原文: 観音正寺への巡礼参道である赤坂道の参道入り口を右におれ、突き当りの石段を上がると六角氏の御館跡がある。

英訳: On the right side of the entrance of Akasakado which is a pilgrimage approach to Kanno temple, turn right at the entrance of the entrance, and when you go up the stone stairs at the end, there is a ruins of Mr. Hakkaku.

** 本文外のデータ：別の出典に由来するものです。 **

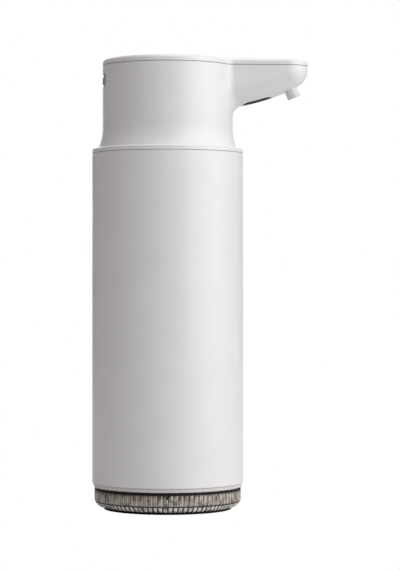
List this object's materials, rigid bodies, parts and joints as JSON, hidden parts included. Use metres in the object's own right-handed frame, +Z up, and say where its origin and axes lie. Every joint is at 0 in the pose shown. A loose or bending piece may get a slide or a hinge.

出典: Wikipedia日英京都関連文書対訳コーパス

「突き当りの石段」をちゃんと「stone stairs at the end(突き当りにある石段)」と訳せているので、この訳文は及第点。この場合でも「突き当り」表記で正確な訳語が出てきたところを見るに、やはり表記ゆれは訳語にあまり影響しないようです。

全体としては「だいたい言いたいことはわかる」レベルの訳文ですが、気になったのは最後の「Mr.Hakkaku」という語。「六角氏」をそのままアルファベット表記すればいいはずなのになぜか「六角」から「八角」と2つサバを読む英訳になっています。

「氏」が「Mr.」と訳されているのも微妙な間違いです。「Mr.」ではあたかも個人を指しているような表現になってしまいますが、この文の六角氏とは個人ではなく氏族、つまり一族郎党から構成される集団を指しているのです。このような団体を指す英単語は「clan」なので、本来ここの訳語は「Rokkaku clan」となるのが正しい訳です。

戦国時代の大名家などをまとめて指し示すときはもっぱら「clan」が使われ、「Minamoto clan」や「Tokugawa clan」と英訳されています。中世日本の文献を見ることがあれば探してみてください。

数こそ少ないですが上記の訳文を見る限り、「突き当たり」という日本語は大体の場合正確に訳してくれると考えていいでしょう。ある程度の表記ゆれがあっても英訳に問題はないようですが、「突き当たり位置」のように、後に単語を続けることは避けた方が無難なようです。